The net result is that at 1,160p per share, Glaxo's shares are well below the £20 level they hit nearly a decade ago.
"Elephants don't gallop", said legendary investor Jim Slater about big companies, but for Glaxo it's been more a case of 'hippos wallow'.
The new boss Andrew Witty is trying to change tack, with more emphasis on R&D and a wider range of products, and less talk of blockbusters.
Accordingly, Glaxo has agreed to buy US skincare business Stiefel for up to $3.6 billion. The move triples dermatology revenues and secures 15 late-stage products, too.
Glaxo is also offsetting its weakening American prospects with sales to emerging markets -- up 14% in the second quarter.
Income investors can take a chill pill
Can this already-vast company really prosper by further diversifying and diluting its focus?
For income investors content to let management find out, the company looks cheap.

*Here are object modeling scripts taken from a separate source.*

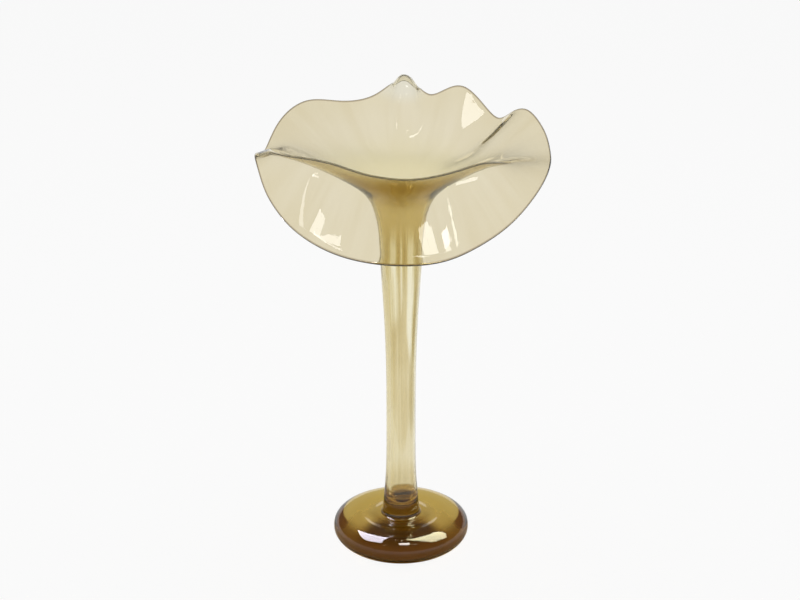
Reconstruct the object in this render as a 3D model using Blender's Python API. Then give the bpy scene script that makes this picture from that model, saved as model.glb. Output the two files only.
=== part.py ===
"""Jack-in-the-pulpit vase of amber glass: one blown body, the wafer it is joined with and a bun foot.

Metres, +Z up. The foot rests on z = 0 with its centre on the origin, and the front lip looks to -Y.
The foot and the wafer are turned. The body is lofted through rings of one B-spline surface, down its inside
too, so that its wall, its bore and its lip are one shell.
"""
import bmesh
import bpy
import numpy as np

# Welds of the real glass are kept as one named gap between the solids.
WELD_GAP = 0.0003

# Foot: a solid bun, let slump in the heat, with a shallow moat round its middle.
FOOT_RADIUS = 0.0635
FOOT_HEIGHT = 0.0293
FOOT_WIDEST_HEIGHT = 0.0155
FOOT_REST_RADIUS = 0.040
FOOT_CREST_RADIUS = 0.0390
FOOT_SHOULDER_POWER = 2.5
MOAT_RADIUS = 0.0310
MOAT_DEPTH = 0.0018
SEAT_RISE = 0.0021
SEAT_MARGIN = 0.0013

# Wafer: thick pad that carries the bubble's round bottom in its cup and flares out on to the foot.
WAFER_BASE_RADIUS = 0.0182
WAFER_BASE_EDGE = 0.0008
WAFER_FLARE_HEIGHT = 0.0040
WAFER_FLOOR = 0.0076
WAFER_NECK_WALL = 0.0018
WAFER_EDGE_WALL = 0.0009
CUP_DEPTH = 0.0090

# Bubble's round bottom, which sits in the wafer's cup.
BUBBLE_RADIUS = 0.0147
BUBBLE_WALL = 0.0038

# Stem: the outside radius and the wall at its slim part, and the height of the throat's top above the cup.
STEM_RADIUS = 0.0135
STEM_WALL = 0.0030
STEM_HEIGHT = 0.3115

# Flower: its reach at the side, and its walls at the throat's top, the fold, the petals and the lip.
FLOWER_RADIUS = 0.130
FOLD_WALL = 0.0038
PETAL_WALL = 0.0034
RIM_WALL = 0.0032
LIP_WALL = 0.0032

# Heights that follow: each piece stands on the one below.
SEAT_HEIGHT = FOOT_HEIGHT - MOAT_DEPTH + SEAT_RISE
SEAT_RADIUS = WAFER_BASE_RADIUS + SEAT_MARGIN
WAFER_BASE_HEIGHT = SEAT_HEIGHT + WELD_GAP
BUBBLE_HEIGHT = WAFER_BASE_HEIGHT + WAFER_FLOOR
CUP_EDGE_HEIGHT = BUBBLE_HEIGHT + CUP_DEPTH
THROAT_TOP_HEIGHT = CUP_EDGE_HEIGHT + STEM_HEIGHT

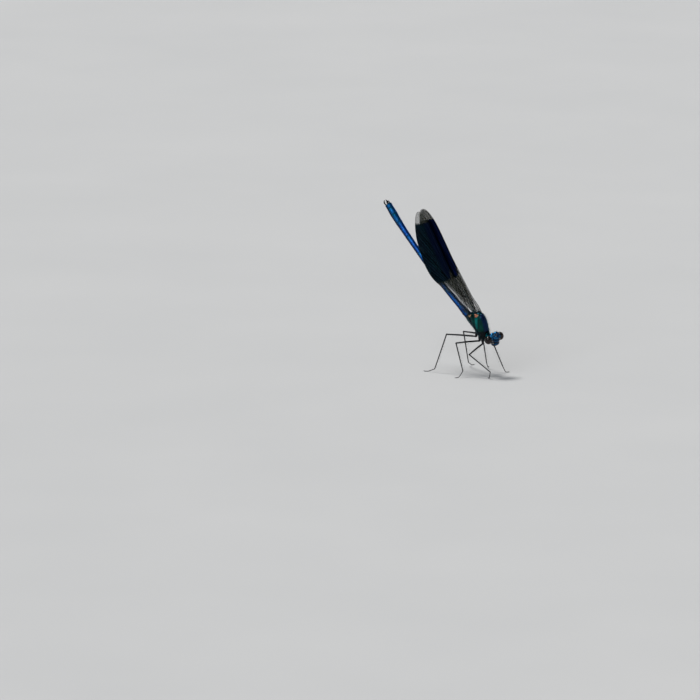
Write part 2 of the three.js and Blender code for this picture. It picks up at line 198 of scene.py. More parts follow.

Glaxo hiked its second quarter dividend 8% to 14p per share, with 60p per share expected for the full year -- a 5.4% yield, nearly twice covered. The dividend has risen nearly 50% over the past five years, while the share price has headed in the opposite direction.
The forward P/E is around 10 and isn't ultra-cheap these days, but it is well below the rating Glaxo once enjoyed.
Might the shares be re-rated? Besides the swine flu boost, the underlying numbers suggest it's worth growth investors taking a look -- my fellow Foolish writer Paidraig O'Hannelly found Glaxo was one of only 15 shares to meet his John Neff-style trawl.
Near term, an investment in Glaxo looks a safe bet. Swine flu won't save Glaxo's bacon in the long-term, but it might provide the breathing space for those 100,000 employees to come up with something that will.
Disclosure: Owain owns shares in GlaxoSmithKline.